◆ WORK INSTRUCTIONS ◆
Find every line in the records below that holds the word "with", and copy each one.

◆ DATA ◆
───
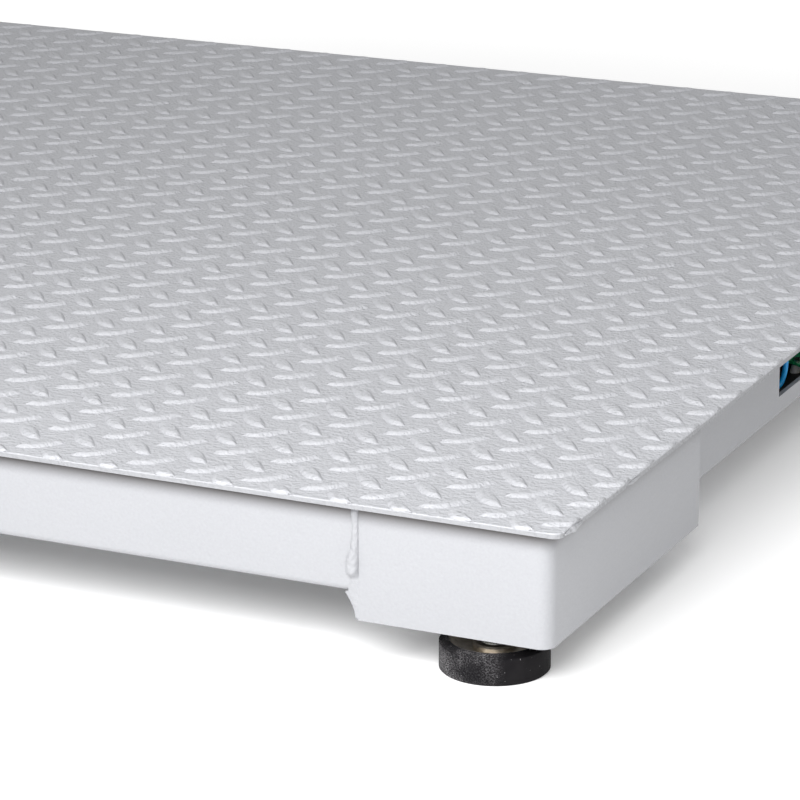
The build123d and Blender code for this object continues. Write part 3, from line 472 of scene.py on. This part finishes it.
───
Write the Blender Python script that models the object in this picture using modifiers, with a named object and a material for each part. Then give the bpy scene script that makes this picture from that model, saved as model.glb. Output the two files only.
───
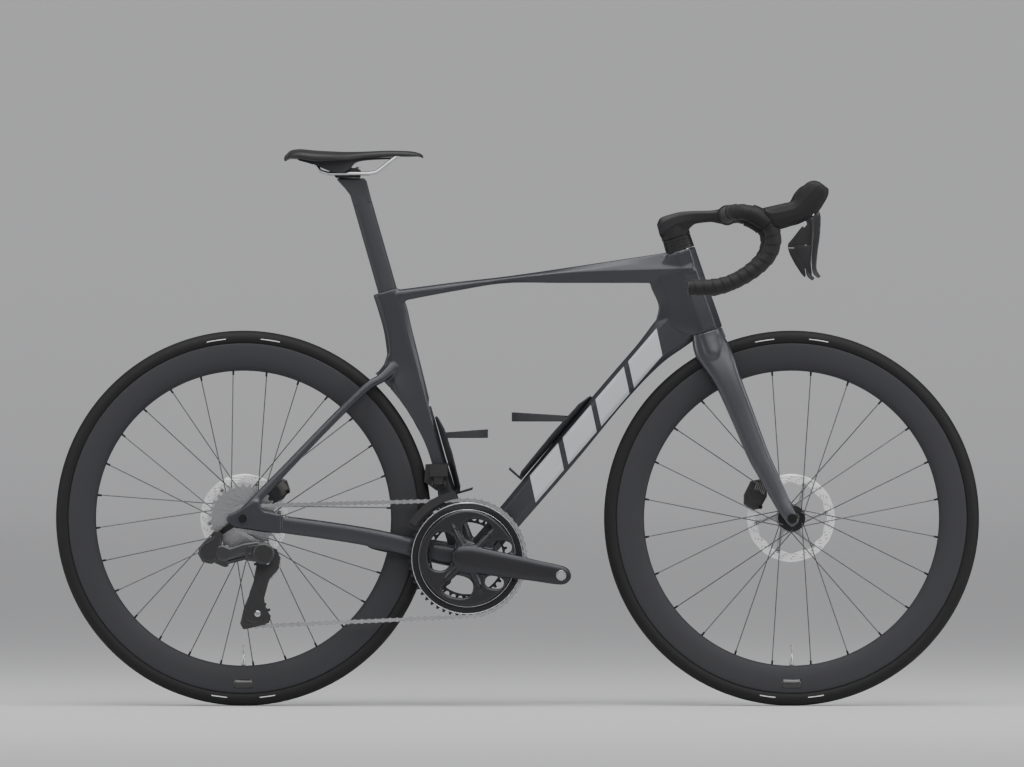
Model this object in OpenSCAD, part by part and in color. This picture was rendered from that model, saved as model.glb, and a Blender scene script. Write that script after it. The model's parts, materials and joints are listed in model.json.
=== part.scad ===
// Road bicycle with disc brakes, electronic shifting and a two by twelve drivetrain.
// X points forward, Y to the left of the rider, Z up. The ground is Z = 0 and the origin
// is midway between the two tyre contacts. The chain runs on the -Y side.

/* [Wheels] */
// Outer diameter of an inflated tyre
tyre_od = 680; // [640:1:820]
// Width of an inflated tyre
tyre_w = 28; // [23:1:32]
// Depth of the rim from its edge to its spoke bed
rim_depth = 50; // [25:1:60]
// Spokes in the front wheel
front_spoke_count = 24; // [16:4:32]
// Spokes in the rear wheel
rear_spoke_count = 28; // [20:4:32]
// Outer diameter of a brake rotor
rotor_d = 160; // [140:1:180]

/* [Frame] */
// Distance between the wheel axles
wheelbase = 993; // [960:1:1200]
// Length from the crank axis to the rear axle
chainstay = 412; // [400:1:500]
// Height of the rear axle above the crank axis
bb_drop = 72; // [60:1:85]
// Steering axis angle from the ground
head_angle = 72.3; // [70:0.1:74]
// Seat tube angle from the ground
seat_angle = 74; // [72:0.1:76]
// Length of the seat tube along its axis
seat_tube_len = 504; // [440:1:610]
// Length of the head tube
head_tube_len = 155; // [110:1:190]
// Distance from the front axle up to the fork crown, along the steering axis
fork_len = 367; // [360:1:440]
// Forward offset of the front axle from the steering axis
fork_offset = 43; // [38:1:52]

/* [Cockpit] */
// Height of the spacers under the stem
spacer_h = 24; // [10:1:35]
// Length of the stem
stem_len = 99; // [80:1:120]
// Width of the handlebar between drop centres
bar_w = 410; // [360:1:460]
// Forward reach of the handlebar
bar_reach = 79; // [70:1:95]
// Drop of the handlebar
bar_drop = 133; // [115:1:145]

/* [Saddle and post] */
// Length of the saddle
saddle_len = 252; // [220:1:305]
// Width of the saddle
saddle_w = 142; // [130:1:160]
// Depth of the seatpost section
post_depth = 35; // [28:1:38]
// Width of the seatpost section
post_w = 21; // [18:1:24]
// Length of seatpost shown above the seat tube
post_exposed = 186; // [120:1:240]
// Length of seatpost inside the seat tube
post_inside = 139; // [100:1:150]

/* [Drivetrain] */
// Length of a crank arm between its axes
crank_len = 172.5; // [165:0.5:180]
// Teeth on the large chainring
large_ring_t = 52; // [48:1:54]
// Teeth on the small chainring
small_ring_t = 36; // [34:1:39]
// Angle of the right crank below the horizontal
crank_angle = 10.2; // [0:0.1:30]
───
◆ RESPONSE TO THIS EXERCISE ◆
Write the Blender Python script that models the object in this picture using modifiers, with a named object and a material for each part. Then give the bpy scene script that makes this picture from that model, saved as model.glb. Output the two files only.
// Road bicycle with disc brakes, electronic shifting and a two by twelve drivetrain.